Shell is preparing to send exploration ships to the Chuckchi and Beaufort Seas this summer to explore for oil. They have received permission from the EPA and Department of Interior, and are awaiting permits from the National Marine Fisheries Service and the Fish and Wildlife Service. While these are expected to go through, we should expect to see some significant litigation between now and then. Shell plans to bring about 30 ships and over 500 people to handle the exploration operations. The U.S. Coast Guard, too, will operate a full-time presence in the Arctic this summer for the first time, with a Cutter on patrol at each of the drilling sites.
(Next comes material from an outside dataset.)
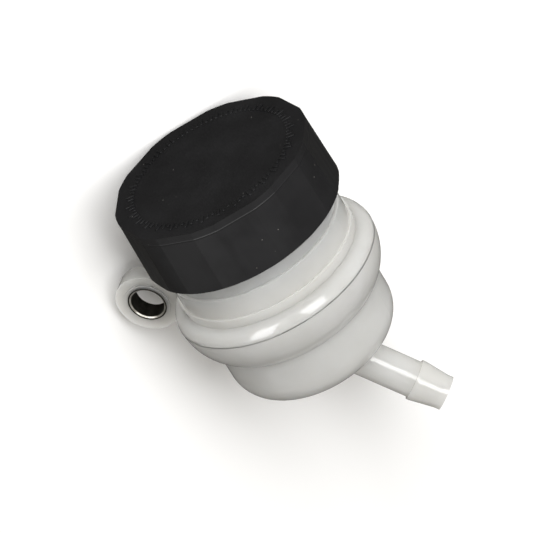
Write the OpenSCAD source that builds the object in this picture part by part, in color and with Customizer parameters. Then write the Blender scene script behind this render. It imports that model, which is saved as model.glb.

There will be more people off that stretch of beachfront — over 1000 miles from the nearest deepwater port — than probably has ever been there.
I understand that the sea floor in this area is fairly shallow, so the technical problems of drilling at high depth that we all became familiar with during the Deepwater Horizon disaster will not be there. Instead, we will see entirely different threats, like surface ice and severe storms. Shell has experience operating in Russia’s Sea of Okhotsk, but this will remain an extreme environment.
If all goes well, Shell anticipates that the first production of oil will begin in less than ten years, and peak production will be about 1.7 million barrels of oil per day.
Blocking ANWR Production led to Offshore Drilling
Notably, that production figure for offshore oil will be just enough to bring the TAPS back up to full capacity. I believe that if exploration in ANWR had not been blocked, there would not be a push to drill offshore. With new oil pumping through the pipeline, there would not have been enough capacity to accommodate offshore drilling as well. However, as it is now, offshore drilling is the only way to increase capacity to meet the capacity limits of the pipeline. So long as this already existing infrastructure is not fully utilized, there will be pressure, both from oil companies and from Alaska’s politicians, to fill the pipeline.